Auf etwas mildere Weise, aber ebenfalls mit der Ruthe, bestrafte ein Domherr zu Lemberg die adulterinen Vergehen hübscher Damen, welche bei ihm zur Beichte kamen. Sie konnten natürlich keinen Widerstand leisten und erlitten, durcheinander schreiend und lachend, die schimpfliche Behandlung mit stoischer Geduld. Endlich ward die Sache ruchbar. Der Verfasser hat die Erzählung und das Kupfer dazu, welches die Sache versinnbildlicht, von einer sehr soliden jungen Frau erhalten, welche gemeinsam mit ihrem Vater über das wunderliche Zeug sich halb todt lachen wollte Vergl. die Briefe über Galizien in 2 Theilen..

Wie sehr sogar in unsern konstitutionellen Musterstaaten das häusliche Züchtigungs-Recht, in Anwendung auf die Frauen, Vertheidigung gefunden hat, belehren uns nordamerikanische und englische Gerichtsverhandlungen, wobei das Prinzip aufrecht erhalten und der Flagellator losgesprochen wurde. Man erlaubte sich dabei noch allerlei derbe Witze in Betreff der häuslichen Korrektion. Das Peitschen und Prügeln der Weiber findet sich auch bei den wilden Völkern häufig vor. Die Reisebeschreiber reden oft und viel davon.

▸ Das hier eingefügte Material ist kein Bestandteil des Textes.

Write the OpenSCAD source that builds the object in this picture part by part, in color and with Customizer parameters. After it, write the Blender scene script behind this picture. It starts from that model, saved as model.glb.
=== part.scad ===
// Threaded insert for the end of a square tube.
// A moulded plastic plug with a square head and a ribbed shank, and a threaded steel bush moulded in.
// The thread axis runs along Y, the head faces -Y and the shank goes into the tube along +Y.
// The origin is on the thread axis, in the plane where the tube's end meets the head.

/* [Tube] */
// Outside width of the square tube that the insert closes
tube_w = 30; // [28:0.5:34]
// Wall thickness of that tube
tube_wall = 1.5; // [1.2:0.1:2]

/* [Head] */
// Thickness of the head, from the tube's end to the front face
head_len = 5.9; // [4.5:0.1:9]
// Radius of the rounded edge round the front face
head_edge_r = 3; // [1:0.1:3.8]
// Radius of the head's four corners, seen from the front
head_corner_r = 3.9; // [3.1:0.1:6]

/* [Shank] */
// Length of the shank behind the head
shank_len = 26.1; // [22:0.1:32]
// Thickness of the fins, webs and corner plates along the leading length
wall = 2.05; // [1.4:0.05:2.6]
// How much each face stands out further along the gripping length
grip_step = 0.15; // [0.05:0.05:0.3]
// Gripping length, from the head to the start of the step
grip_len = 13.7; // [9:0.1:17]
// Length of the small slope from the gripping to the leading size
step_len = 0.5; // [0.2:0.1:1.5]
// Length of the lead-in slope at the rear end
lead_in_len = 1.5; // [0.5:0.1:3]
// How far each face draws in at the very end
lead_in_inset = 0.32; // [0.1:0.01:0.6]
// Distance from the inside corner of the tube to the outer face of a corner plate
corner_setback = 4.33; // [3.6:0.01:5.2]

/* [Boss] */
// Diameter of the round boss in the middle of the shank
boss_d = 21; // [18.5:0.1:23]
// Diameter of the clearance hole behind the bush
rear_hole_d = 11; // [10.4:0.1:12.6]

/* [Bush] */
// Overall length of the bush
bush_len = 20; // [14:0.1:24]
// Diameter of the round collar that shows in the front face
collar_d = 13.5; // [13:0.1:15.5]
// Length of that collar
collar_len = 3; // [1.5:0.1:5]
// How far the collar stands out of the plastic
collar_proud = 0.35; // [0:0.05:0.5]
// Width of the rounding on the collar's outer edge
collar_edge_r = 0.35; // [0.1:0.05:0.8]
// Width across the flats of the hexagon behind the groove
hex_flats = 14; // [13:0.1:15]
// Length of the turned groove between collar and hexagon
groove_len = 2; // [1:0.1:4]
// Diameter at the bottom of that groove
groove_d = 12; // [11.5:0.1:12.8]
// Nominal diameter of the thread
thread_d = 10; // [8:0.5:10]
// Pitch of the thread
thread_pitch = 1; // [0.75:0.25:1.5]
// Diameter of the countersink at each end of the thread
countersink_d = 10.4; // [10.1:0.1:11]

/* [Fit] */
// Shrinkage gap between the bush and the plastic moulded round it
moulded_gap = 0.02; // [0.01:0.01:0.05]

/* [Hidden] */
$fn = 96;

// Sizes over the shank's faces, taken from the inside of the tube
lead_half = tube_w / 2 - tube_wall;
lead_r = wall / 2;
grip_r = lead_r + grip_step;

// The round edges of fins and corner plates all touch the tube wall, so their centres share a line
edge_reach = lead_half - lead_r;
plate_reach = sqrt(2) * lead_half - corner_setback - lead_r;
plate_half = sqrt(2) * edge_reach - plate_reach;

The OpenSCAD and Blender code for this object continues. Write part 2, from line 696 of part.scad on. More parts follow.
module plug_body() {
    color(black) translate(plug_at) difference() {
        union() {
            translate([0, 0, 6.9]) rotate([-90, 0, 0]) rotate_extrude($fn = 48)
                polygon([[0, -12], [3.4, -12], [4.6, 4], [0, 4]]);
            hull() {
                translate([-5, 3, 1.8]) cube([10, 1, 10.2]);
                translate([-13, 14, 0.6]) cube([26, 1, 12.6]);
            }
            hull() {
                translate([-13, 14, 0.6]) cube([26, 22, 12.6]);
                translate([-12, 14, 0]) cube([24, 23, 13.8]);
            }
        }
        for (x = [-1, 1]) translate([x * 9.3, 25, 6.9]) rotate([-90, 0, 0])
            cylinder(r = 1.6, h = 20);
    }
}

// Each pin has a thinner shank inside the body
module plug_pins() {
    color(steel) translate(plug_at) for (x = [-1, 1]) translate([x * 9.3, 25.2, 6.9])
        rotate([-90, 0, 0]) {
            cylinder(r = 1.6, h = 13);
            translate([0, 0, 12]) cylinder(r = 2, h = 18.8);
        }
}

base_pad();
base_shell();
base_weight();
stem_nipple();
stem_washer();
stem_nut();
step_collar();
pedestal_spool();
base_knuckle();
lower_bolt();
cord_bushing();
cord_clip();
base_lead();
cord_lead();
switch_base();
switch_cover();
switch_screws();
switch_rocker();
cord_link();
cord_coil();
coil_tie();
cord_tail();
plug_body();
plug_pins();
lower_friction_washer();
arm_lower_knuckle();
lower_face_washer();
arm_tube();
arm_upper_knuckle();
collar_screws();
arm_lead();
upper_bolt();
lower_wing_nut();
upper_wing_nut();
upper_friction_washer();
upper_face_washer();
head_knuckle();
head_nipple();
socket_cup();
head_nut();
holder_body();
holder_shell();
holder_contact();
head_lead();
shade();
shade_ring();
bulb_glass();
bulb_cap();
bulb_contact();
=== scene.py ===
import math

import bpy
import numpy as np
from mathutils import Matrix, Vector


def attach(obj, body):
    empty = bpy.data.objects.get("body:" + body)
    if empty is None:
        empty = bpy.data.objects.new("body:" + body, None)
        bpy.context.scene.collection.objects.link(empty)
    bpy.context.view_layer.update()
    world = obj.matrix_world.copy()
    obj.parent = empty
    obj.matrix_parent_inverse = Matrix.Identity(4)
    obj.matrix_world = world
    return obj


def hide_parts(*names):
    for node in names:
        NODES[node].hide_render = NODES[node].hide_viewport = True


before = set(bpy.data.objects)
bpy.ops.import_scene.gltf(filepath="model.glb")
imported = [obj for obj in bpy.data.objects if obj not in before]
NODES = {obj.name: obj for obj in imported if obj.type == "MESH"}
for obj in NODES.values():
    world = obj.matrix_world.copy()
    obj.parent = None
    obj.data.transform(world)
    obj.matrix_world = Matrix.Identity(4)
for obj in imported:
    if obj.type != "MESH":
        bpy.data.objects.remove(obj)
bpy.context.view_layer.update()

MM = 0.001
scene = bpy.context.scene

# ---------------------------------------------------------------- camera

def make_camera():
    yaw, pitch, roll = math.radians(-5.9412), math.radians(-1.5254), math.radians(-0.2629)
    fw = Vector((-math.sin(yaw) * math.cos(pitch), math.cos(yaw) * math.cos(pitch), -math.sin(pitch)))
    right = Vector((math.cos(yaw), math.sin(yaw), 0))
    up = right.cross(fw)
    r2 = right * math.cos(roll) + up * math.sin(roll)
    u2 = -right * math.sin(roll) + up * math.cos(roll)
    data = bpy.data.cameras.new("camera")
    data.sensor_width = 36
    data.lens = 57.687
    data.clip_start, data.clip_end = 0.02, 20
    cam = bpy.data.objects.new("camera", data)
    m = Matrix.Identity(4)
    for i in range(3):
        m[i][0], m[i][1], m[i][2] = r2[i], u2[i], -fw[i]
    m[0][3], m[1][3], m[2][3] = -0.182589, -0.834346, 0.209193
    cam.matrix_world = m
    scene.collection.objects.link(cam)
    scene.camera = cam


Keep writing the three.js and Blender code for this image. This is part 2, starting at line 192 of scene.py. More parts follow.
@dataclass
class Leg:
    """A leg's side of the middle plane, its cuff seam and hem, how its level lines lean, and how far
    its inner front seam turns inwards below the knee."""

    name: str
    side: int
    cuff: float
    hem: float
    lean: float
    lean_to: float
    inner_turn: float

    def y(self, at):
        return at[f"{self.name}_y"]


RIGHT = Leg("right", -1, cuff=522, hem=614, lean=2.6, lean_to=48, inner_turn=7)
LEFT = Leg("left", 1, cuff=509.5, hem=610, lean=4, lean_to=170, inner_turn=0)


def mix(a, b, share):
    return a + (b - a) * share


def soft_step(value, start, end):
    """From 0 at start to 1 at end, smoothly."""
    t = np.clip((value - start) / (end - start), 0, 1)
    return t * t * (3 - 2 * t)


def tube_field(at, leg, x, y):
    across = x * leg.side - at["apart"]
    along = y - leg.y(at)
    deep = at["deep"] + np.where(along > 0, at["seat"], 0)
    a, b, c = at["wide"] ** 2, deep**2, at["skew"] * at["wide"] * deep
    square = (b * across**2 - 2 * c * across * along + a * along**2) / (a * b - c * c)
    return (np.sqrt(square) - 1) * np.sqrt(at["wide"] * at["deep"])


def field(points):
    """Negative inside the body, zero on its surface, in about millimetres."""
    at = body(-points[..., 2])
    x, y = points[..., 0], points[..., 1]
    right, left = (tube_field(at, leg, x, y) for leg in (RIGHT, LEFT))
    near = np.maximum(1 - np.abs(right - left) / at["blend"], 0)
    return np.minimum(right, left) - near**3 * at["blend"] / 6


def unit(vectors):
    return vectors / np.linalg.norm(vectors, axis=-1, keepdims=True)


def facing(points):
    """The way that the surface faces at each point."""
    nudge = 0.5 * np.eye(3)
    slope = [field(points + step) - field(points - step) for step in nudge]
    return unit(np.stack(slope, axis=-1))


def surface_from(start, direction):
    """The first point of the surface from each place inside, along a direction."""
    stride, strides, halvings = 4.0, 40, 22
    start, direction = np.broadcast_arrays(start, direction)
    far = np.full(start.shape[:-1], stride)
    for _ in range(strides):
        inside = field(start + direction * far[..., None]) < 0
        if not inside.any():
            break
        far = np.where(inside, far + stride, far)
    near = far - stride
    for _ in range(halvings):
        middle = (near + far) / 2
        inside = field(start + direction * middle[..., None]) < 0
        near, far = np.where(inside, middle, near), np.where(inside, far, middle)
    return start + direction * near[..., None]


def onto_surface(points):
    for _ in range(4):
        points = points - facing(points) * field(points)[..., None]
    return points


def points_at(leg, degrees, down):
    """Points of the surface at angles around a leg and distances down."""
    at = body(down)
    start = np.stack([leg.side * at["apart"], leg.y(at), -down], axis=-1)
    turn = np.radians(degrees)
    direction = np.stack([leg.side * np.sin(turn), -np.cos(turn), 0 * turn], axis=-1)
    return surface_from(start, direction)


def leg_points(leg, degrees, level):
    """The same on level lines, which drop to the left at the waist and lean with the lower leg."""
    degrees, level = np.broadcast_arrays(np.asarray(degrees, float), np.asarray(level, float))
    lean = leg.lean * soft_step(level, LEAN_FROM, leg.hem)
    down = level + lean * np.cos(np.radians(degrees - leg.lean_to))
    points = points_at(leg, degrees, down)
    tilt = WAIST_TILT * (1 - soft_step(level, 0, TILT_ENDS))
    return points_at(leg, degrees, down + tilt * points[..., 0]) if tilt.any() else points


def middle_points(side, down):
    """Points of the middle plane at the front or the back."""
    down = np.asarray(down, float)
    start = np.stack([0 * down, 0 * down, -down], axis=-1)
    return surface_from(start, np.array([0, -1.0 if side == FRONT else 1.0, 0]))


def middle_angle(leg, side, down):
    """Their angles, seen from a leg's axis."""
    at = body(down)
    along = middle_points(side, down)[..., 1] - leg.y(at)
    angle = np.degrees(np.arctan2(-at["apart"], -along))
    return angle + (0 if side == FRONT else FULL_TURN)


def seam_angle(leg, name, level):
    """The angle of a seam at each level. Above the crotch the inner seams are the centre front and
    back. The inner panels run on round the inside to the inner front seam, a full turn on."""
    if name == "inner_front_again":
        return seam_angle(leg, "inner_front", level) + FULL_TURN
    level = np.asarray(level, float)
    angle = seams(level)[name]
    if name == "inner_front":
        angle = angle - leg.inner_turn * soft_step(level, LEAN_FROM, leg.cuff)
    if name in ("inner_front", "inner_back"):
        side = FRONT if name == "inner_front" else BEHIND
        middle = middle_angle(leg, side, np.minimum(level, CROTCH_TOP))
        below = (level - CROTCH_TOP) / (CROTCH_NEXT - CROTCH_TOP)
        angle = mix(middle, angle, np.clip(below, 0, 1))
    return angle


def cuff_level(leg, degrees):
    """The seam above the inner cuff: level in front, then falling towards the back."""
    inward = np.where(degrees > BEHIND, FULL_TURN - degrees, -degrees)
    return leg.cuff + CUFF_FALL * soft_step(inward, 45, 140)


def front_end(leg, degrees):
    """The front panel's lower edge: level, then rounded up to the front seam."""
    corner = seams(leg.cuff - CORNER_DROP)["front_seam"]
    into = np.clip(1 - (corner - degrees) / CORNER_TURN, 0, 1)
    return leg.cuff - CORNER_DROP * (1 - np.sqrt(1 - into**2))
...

Der Ehebruch eines Unverheiratheten in Korea wird auf sonderbar harte Weise bestraft. Man entkleidet den Thäter bis auf die Beinkleider, beschmiert ihm das ganze Gesicht mit Kalk und steckt ihm durch jedes Ohr einen Pfeil. Hierauf befestigt man eine Trommel auf seinem Rücken, welche auf den Kreuzwegen, woselbst er zur Schau steht, gerührt wird, und zuletzt bekömmt er 50 Prügel auf den Hintern, welche nicht selten tödtlich sind wegen der Dicke des Bambus.

Auch die Frau erhält auf den hintern Theil des Unterkörpers Streiche, doch wird bisweilen die Zahl derselben gemildert. Der Ehebruch eines Verheiratheten mit der Ehefrau eines andern wird mit dem Tode selbst bestraft und der Verbrecher von hinten durchstochen.

Die Bewohner von Guiana leben in Polygamie; doch fällt der Ehebruch selten vor; er wird dann meist mit dem Tode des Schuldigen bestraft, die Frau aber tüchtig geprügelt. Als einst ein Franzose solch einem Schauspiel beiwohnte und die bereits blutrünstig geschlagene Dame einem noch schlimmeren Schicksal entreißen zu müssen glaubte, fiel sie mit dem Bogen ihres Mannes ihn an, schäumend vor Wuth, daß er sie ihrer Züchtigung entzogen: »Wenn er mich schlägt,« rief sie, »so thut er es, weil er mich liebt!« Alle übrigen Weiber ergriffen ihre Parthie und erklärten: was geschehen, sei durchaus in der Ordnung und Niemand sollte es wagen, zu stören, wenn auch sie einst gezüchtigt würden. Merkwürdig genug kehrte die schöne Lisbe, so hieß die fragliche Delinquentin, nachdem sie dem Prinzipe genug gethan, zu dem erstaunten Fremdling, überhäufte ihn mit Zärtlichkeiten und flüsterte ihm zu: »Niemand wird dir etwas sagen, wenn du uns nur nicht in unsern Liebkosungen, in unsern Schlägen störest« Zimmermann: Taschenbuch V..

Diesen sonderbaren Geschmack, Schläge nicht entbehren zu können, theilen Guianerinnen mit den russischen Frauen. Dieselben nahmen es, und nehmen es zum Theil noch, als eine wahre Geringschätzung und als Beweis verschwindender Zärtlichkeit auf, wenn sie nicht von Zeit zu Zeit gezüchtigt wurden. Und solche Gewohnheit war nicht nur allein Personen von den niedern, sondern selbst von den höheren Klassen der Gesellschaft eigen. In einer » Toilette der Grazien« wird von einem interessanten Franzosen erzählt, der eine schöne russische Dame geheirathet, daß sie nach 14 Tagen der zärtlichsten Ehe plötzlich nachdenkend, traurig, ja gramvoll geworden sei und die tiefsten Seufzer nicht gespart habe. Nach langem Ausforschen und Drängen von Seite des Gatten, erklärte sie endlich, in der vierten Woche von Schaamroth überglühend: »wie kann ich glauben, daß du mich liebst; sind wir doch schon vier Wochen mit einander vereinigt und du hast mich nicht ein einzigesmal geschlagen.« Der Ehemann, überfroh genug, kein anderes Hinderniß seines Glückes zu wissen, säumte nicht, zu willfahren. Er sorgte für eine humane zugleich und elegante Ruthe und die Dame klagte ferner nicht mehr. Es wäre für einen Psychologen äußerst interessant, über solch' seltsame Manie der weiblichen Natur nähere Betrachtungen anzustellen.